Queries the ACCESS_HISTORY and QUERY_HISTORY views, from the SNOWFLAKE.ACCOUNT_USAGE schema, and generates two interactive GraphViz visual diagrams online, in a visual editor:
- one for column lineage
- the other for table lineage
The generated DOT Graphviz models are also saved in the output/ folder.
To repro, you may run the sql/create-script.sql file in Snowflake, which is similar to the one described in the documentation samples. Wait a few hours, until the changes are propagated in the ACCOUNT_USAGE views.
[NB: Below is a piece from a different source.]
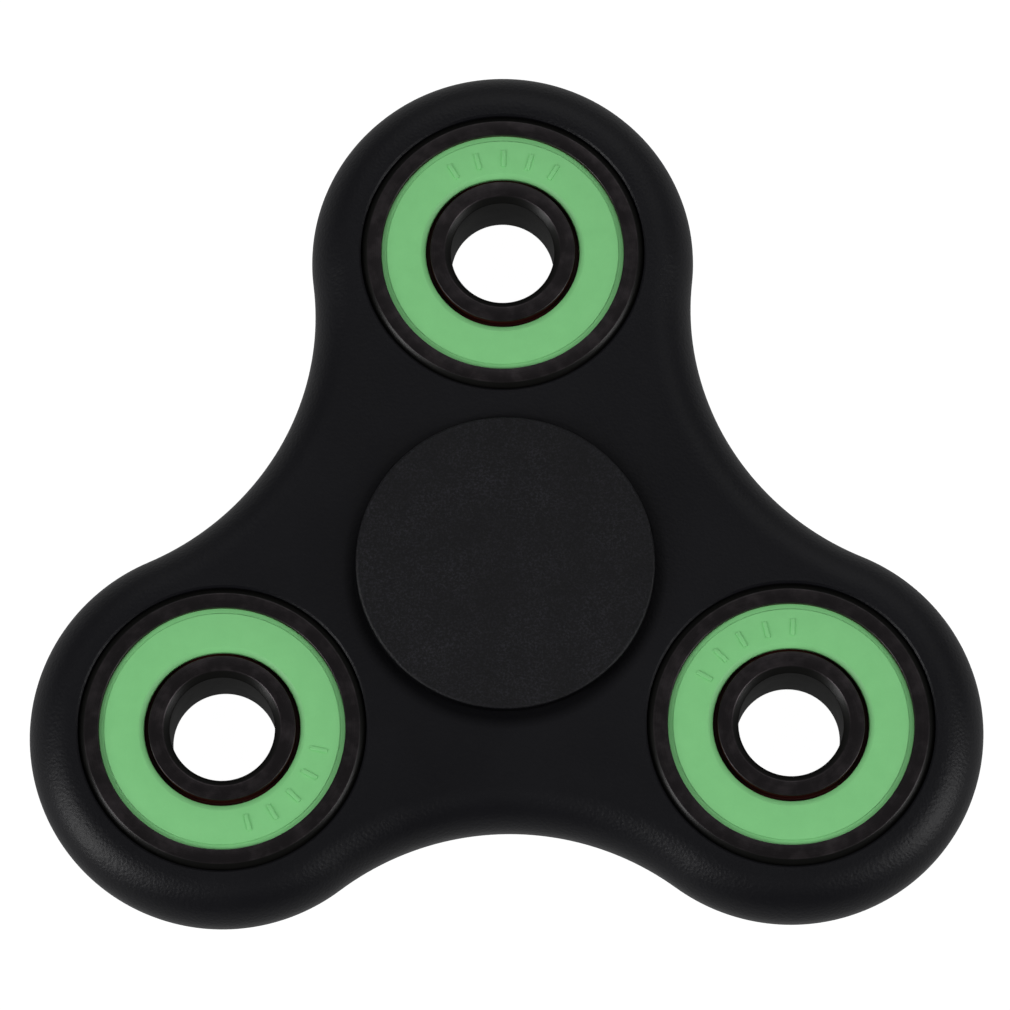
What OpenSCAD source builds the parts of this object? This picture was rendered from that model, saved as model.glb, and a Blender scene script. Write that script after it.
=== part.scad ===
// Three-lobed fidget spinner: a moulded body carries one ball bearing on the spin axis,
// held between two thumb caps, and one open ball bearing in each lobe as a weight.
// Millimetres. The origin is on the spin axis at mid-thickness, +Z is the spin axis,
// the face towards +Z is the front, and the first lobe points along +Y.

/* [Body] */
// Wall between the centre bearing seat and each lobe's bearing seat
seat_wall = 3; // [2:0.25:8]
// Width of the rim around each lobe's bearing seat
rim_wall = 3.85; // [2.5:0.05:6]
// Radius of the concave waists between the lobes
waist_r = 21.3; // [17:0.1:60]
// Rounding of the body's outer edge
edge_round = 3.3; // [1:0.1:3.3]
// Chamfer at the mouths of the bearing seats
mouth_chamfer = 0.15; // [0.05:0.05:0.3]

/* [Bearings] */
// Outside diameter of a bearing
bearing_od = 22; // [20:0.5:28]
// Bore diameter of a bearing
bearing_bore = 8; // [6:0.25:9]
// Width of a bearing
bearing_w = 7; // [6:0.5:9]
// Chamfer on the outer corners and bore mouths of the rings
ring_chamfer = 0.5; // [0.2:0.1:0.8]
// Wall of either ring where the seal meets it
ring_wall = 1.6; // [1.3:0.1:1.8]
// Height of the race shoulders above the bottom of the race
shoulder_h = 0.6; // [0.3:0.1:0.7]
// Diameter of a ball
ball_d = 3.969; // [3.3:0.001:4.5]
// Balls in a bearing
ball_count = 7; // [6:1:7]
// Radial play between a ball and either race
ball_play = 0.02; // [0.01:0.01:0.05]
// Race groove radius as a share of the ball's diameter
groove_ratio = 0.52; // [0.51:0.01:0.54]

/* [Cages] */
// Radial width of a cage
cage_w = 1.8; // [1.2:0.1:2.2]
// Play between a ball and its pocket
pocket_play = 0.06; // [0.03:0.01:0.12]
// Thickness of the web behind the balls
cage_web = 0.36; // [0.25:0.01:0.4]
// Height of the cage's fingers past the balls' middle
cage_finger = 0.9; // [0.6:0.1:1.2]

/* [Seals and shields] */
// Thickness of a seal
seal_t = 0.65; // [0.5:0.05:0.8]
// Depth of a seal's face below the ring faces
seal_recess = 0.25; // [0.1:0.05:0.4]
// Gap between a seal's lip and the inner ring
seal_gap = 0.35; // [0.15:0.05:0.4]
// Width of the bevelled lip along a seal's inner edge
seal_lip = 0.4; // [0.2:0.1:0.6]
// Depth of that bevel
seal_lip_h = 0.2; // [0.1:0.05:0.3]
// Width of the step along a seal's outer edge
seal_step = 0.42; // [0.2:0.05:0.6]
// Depth of that step
seal_step_h = 0.12; // [0.05:0.05:0.2]
// Gap between a seal's lip and the race shoulder below it
lip_clear = 0.15; // [0.1:0.05:0.3]
// Thickness of the steel insert in a seal
insert_t = 0.25; // [0.15:0.05:0.3]
// Rubber left inside and outside the insert
insert_margin = 0.6; // [0.4:0.1:1]
// Thickness of a steel shield on the centre bearing
shield_t = 0.3; // [0.2:0.05:0.5]

/* [Thumb caps] */
// Diameter of a thumb cap
cap_d = 22.9; // [18:0.1:26]
// Thickness of a thumb cap's disc
cap_t = 1; // [1:0.1:3]
// Gap between a thumb cap's disc and the body
cap_gap = 0.2; // [0.2:0.1:1]
// Rounding of a thumb cap's edge
cap_round = 0.2; // [0.1:0.05:0.4]
// Step in from the inner ring's face to the cap's boss
boss_step = 0.2; // [0.1:0.05:0.5]
// Wall of a cap's hollow stem
stem_wall = 1.5; // [1:0.1:2]
// Gap between the two stems inside the bore
stem_gap = 0.3; // [0.1:0.1:1]
// Chamfer on a stem's tip
stem_chamfer = 0.4; // [0.2:0.1:0.6]
// Width of a trimmed gate stub on a cap's edge
gate_w = 1.3; // [0.5:0.1:2]
// How far a gate stub stands out
gate_out = 0.1; // [0.05:0.05:0.2]

/* [Hidden] */
$fn = 96;

lobe_names = ["top", "left", "right"];
lobe_step = 120;
sides = ["front", "back"];
gate_angles = [16, 140];

body_t = bearing_w;
seat_r = bearing_od / 2;
bore_r = bearing_bore / 2;
lobe_reach = bearing_od + seat_wall;
lobe_r = seat_r + rim_wall;
edge_land = 0.4;
edge_r = min(edge_round, (body_t - edge_land) / 2, rim_wall - 2 * mouth_chamfer);

// Distance from the spin axis to a waist's centre, where a waist is tangent to both lobes
tangent_r = lobe_r + waist_r;
waist_reach = (lobe_reach + sqrt(4 * pow(tangent_r, 2) - 3 * pow(lobe_reach, 2))) / 2;
// Half the angle that a waist spans about its centre, and a lobe's outer arc about its own
waist_half = asin(lobe_reach * sin(lobe_step / 2) / tangent_r);
lobe_half = lobe_step / 2 + waist_half;
// Steps round a lobe, round a waist and over half of the rounded edge
lobe_facets = 32;
waist_facets = 12;
edge_facets = 5;
// How far the edge's last step runs on past the face, as a share of the step
edge_over = 0.3;

ball_r = ball_d / 2;
pitch_r = (seat_r + bore_r) / 2;
groove_r = ball_d * groove_ratio;
// Each race's bottom, its shoulder and the middle of its groove's arc
outer_race = pitch_r + ball_r + ball_play;
inner_race = pitch_r - ball_r - ball_play;
outer_shoulder = outer_race - shoulder_h;
inner_shoulder = inner_race + shoulder_h;
outer_groove = outer_race - groove_r;
inner_groove = inner_race + groove_r;
ball_step = 360 / ball_count;

outer_land = seat_r - ring_wall;
inner_land = bore_r + ring_wall;
seal_top = bearing_w / 2 - seal_recess;
seal_seat = seal_top - seal_t;
seal_r = inner_land + seal_gap;
cage_back = ball_r + pocket_play + cage_web;

boss_r = inner_land - boss_step;
cap_face = bearing_w / 2 + cap_gap;
stem_tip = stem_gap / 2;

function lobe_nodes(lobe) = concat(
  [str(lobe, "_outer_ring"), str(lobe, "_inner_ring"), str(lobe, "_cage")],
  [for (side = sides) str(lobe, "_seal_", side)],
  [for (side = sides) str(lobe, "_insert_", side)],
  [for (k = [1 : ball_count]) str(lobe, "_ball_", k)]
);

// Points along an arc, without its last point
function arc(centre, radius, from, to, steps) = [
  for (k = [0 : steps - 1])
    let (angle = from + (to - from) * k / steps)
    centre + radius * [cos(angle), sin(angle)]
];

// The body's outline moved inwards: a lobe, then the waist after it, three times round
function outline(inset) = [
  for (i = [0 : 2])
    let (lobe = 90 + lobe_step * i, waist = lobe + lobe_step / 2)
    each concat(
      arc(
        lobe_reach * [cos(lobe), sin(lobe)], lobe_r - inset,
        lobe - lobe_half, lobe + lobe_half, lobe_facets
      ),
      arc(
        waist_reach * [cos(waist), sin(waist)], waist_r + inset,
        waist + 180 + waist_half, waist + 180 - waist_half, waist_facets
      )
    )
];

// Inset and height of a point on the rounded edge, at an angle up from the horizontal
function edge_point(angle) = [
  edge_r - edge_r * cos(angle),
  body_t / 2 - edge_r + edge_r * sin(angle)
];

// The front half's rings: the last runs on past the face, so that the face trims it
edge_end = edge_point(90) + edge_over * (edge_point(90) - edge_point(90 - 90 / edge_facets));
front_rings = concat(
  [for (k = [0 : edge_facets - 1]) edge_point(90 * k / edge_facets)],
  [edge_end]
);
edge_rings = concat(
  [for (k = [len(front_rings) - 1 : -1 : 0]) [front_rings[k][0], -front_rings[k][1]]],
  front_rings
);

// The body before its seats are bored: an outline at each ring, joined to the next
module blank() {
  around = 3 * (lobe_facets + waist_facets);
  last = len(edge_rings) - 1;
  reach = lobe_reach + lobe_r;
  intersection() {
    polyhedron(
      points = [for (ring = edge_rings) each [for (p = outline(ring[0])) [p[0], p[1], ring[1]]]],
      faces = concat(
        [[for (k = [0 : around - 1]) k]],
        [
          for (j = [0 : last - 1])
            for (k = [0 : around - 1])
              let (next = (k + 1) % around)
              [j * around + k, (j + 1) * around + k, (j + 1) * around + next, j * around + next]
        ],
        [[for (k = [around - 1 : -1 : 0]) last * around + k]]
      )
    );
    cube([3 * reach, 3 * reach, body_t], center = true);
  }
}

// Bearing seat with chamfered mouths
module seat_cut() {
  past = 1;
  flare = seat_r + mouth_chamfer + past;
  side = [[0, past], [flare, past], [seat_r, -mouth_chamfer]];
  rotate_extrude()
    polygon(concat(
      [for (p = side) [p[0], p[1] + body_t / 2]],
      [for (k = [len(side) - 1 : -1 : 0]) [side[k][0], -side[k][1] - body_t / 2]]
    ));
}

module at_lobe(index) {
  rotate(90 + lobe_step * index) translate([lobe_reach, 0, 0]) children();
}

// Puts a front-side shape on the named side
module on_side(side) {
  rotate([side == "back" ? 180 : 0, 0, 0]) children();
}

module body() {
  color([0.09, 0.09, 0.095])
    difference() {
      blank();
      seat_cut();
      for (i = [0 : 2]) at_lobe(i) seat_cut();
    }
}

module outer_ring() {
  half_w = bearing_w / 2;
  side = [
    [seat_r, half_w - ring_chamfer],
    [seat_r - ring_chamfer, half_w],
    [outer_land, half_w],
    [outer_land, seal_seat],
    [outer_shoulder, seal_seat]
  ];
  color([0.2, 0.19, 0.185])
    difference() {
      rotate_extrude() polygon(both_sides(side));
      rotate_extrude() translate([outer_groove, 0]) circle(r = groove_r);
    }
}

module inner_ring() {
  half_w = bearing_w / 2;
  side = [
    [bore_r, half_w - ring_chamfer],
    [bore_r + ring_chamfer, half_w],
    [inner_land, half_w],
    [inner_land, seal_seat - lip_clear],
    [inner_shoulder, seal_seat - lip_clear]
  ];
  color([0.2, 0.19, 0.185])
    difference() {
      rotate_extrude() polygon(both_sides(side));
      rotate_extrude() translate([inner_groove, 0]) circle(r = groove_r);
    }
}

// A section's points for the front half, then the same points mirrored to the back
function both_sides(side) = concat(
  side,
  [for (k = [len(side) - 1 : -1 : 0]) [side[k][0], -side[k][1]]]
);

// Crown cage: a web behind the balls, with fingers that reach past their middle
module cage() {
  color([0.62, 0.6, 0.5])
    difference() {
      rotate_extrude()
        translate([pitch_r - cage_w / 2, -cage_back]) square([cage_w, cage_back + cage_finger]);
      for (k = [1 : ball_count]) at_ball(k) sphere(r = ball_r + pocket_play);
    }
}

module at_ball(k) {
  rotate(ball_step * (k - 1)) translate([pitch_r, 0, 0]) children();
}

module ball(k) {
  color("silver") at_ball(k) sphere(r = ball_r);
}

// Rubber seal seated in the outer ring, with a pocket behind it for its steel insert
module seal(side) {
  color([0.475, 0.745, 0.486])
    on_side(side)
      rotate_extrude()
        polygon([
          [seal_r, seal_seat],
          [seal_r, seal_top - seal_lip_h],
          [seal_r + seal_lip, seal_top],
          [outer_land - seal_step, seal_top],
          [outer_land - seal_step, seal_top - seal_step_h],
          [outer_land, seal_top - seal_step_h],
          [outer_land, seal_seat],
          [outer_land - insert_margin, seal_seat],
          [outer_land - insert_margin, seal_seat + insert_t],
          [seal_r + insert_margin, seal_seat + insert_t],
          [seal_r + insert_margin, seal_seat]
        ]);
}

module insert(side) {
  inner = seal_r + insert_margin;
  outer = outer_land - insert_margin;
  color("gray")
    on_side(side)
      rotate_extrude() translate([inner, seal_seat]) square([outer - inner, insert_t]);
}

// Pressed steel shield with a rolled rim that seats in the outer ring
module shield(side) {
  color("darkgray")
    on_side(side)
      rotate_extrude()
        polygon([
          [seal_r, seal_top - shield_t],
          [seal_r, seal_top],
          [outer_land, seal_top],
          [outer_land, seal_seat],
          [outer_land - shield_t, seal_seat],
          [outer_land - shield_t, seal_top - shield_t]
        ]);
}

// Thumb cap: a disc, a boss that rests on the inner ring, and a hollow stem in its bore
module thumb_cap(side) {
  cap_r = cap_d / 2;
  half_w = bearing_w / 2;
  top = cap_face + cap_t;
  color([0.12, 0.12, 0.125])
    on_side(side) {
      rotate_extrude() {
        polygon([
          [0, top],
          [cap_r - cap_round, top],
          [cap_r - cap_round, top - cap_round],
          [cap_r, top - cap_round],
          [cap_r, cap_face],
          [boss_r, cap_face],
          [boss_r, half_w],
          [bore_r, half_w],
          [bore_r, stem_tip + stem_chamfer],
          [bore_r - stem_chamfer, stem_tip],
          [bore_r - stem_wall, stem_tip],
          [bore_r - stem_wall, half_w],
          [0, half_w]
        ]);
        translate([cap_r - cap_round, top - cap_round])
          intersection() {
            circle(r = cap_round);
            square(cap_round);
          }
      }
      for (angle = gate_angles)
        rotate(angle)
          translate([cap_r - cap_round, -gate_w / 2, cap_face])
            cube([cap_round + gate_out, gate_w, cap_t - cap_round]);
    }
}

body();
for (side = sides)
  thumb_cap(side);

outer_ring();  // centre_outer_ring
inner_ring();  // centre_inner_ring
cage();  // centre_cage
for (side = sides)
  shield(side);
for (k = [1 : ball_count])
  ball(k);

for (i = [0 : 2]) {
  lobe = lobe_names[i];
  at_lobe(i) outer_ring();
  at_lobe(i) inner_ring();
  at_lobe(i) cage();
  for (side = sides) {
    at_lobe(i) seal(side);
    at_lobe(i) insert(side);
  }
  for (k = [1 : ball_count])
    at_lobe(i) ball(k);
}
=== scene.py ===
import math

import bmesh
import bpy
from mathutils import Matrix, Vector


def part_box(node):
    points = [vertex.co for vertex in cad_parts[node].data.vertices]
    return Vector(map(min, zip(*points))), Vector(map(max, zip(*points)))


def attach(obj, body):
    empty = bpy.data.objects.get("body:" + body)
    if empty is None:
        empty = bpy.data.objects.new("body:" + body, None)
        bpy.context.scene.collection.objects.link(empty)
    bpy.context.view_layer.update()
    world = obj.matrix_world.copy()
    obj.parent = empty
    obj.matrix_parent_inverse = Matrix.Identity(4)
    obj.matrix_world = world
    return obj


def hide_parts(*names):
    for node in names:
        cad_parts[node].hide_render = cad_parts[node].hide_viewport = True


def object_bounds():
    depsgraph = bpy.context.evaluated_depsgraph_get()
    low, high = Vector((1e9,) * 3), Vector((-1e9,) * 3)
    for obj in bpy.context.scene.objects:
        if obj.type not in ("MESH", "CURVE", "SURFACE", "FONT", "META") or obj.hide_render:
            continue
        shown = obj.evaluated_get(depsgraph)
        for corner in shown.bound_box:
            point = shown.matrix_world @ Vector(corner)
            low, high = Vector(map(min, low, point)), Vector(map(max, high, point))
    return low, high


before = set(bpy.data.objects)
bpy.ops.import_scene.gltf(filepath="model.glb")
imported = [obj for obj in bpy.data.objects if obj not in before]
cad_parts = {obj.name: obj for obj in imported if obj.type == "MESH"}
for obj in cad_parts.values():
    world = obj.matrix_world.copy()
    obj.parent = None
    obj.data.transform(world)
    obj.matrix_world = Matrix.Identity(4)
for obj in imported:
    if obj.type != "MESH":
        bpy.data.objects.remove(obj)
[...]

Then run the sql/query-access-history.sql query to get lineage info about the created test tables. {{database}} must be replaced by TEST_DB for our use case here:
This diagram shows how data moved between the table columns in the TEST_DB database. You may go over the links and the SQL query that made that transformation appears as tooltip.
The table lineage graph is a simplified derived diagram, in which there are no columns, and all column dependencies appear as one single link at the container table level:
To connect to Snowflake, create a profiles_db.conf copy of the profiles_db_template.conf file, and customize it with your own Snowflake connection parameters, the user name and the account. Your top [default] profile is the active profile, considered by our tool.
Save your password in a SNOWFLAKE_PASSWORD local environment variable. Never add the password or any other sensitive information to your code or to profile files. All names must be case sensitive, with no quotes.
Without an executable, you can use the source file directly:
python data-lineage.py TEST_DB
To compile into a CLI executable:
pip install pyinstaller
pyinstaller --onefile data-lineage.py
dist/data-lineage TEST_DB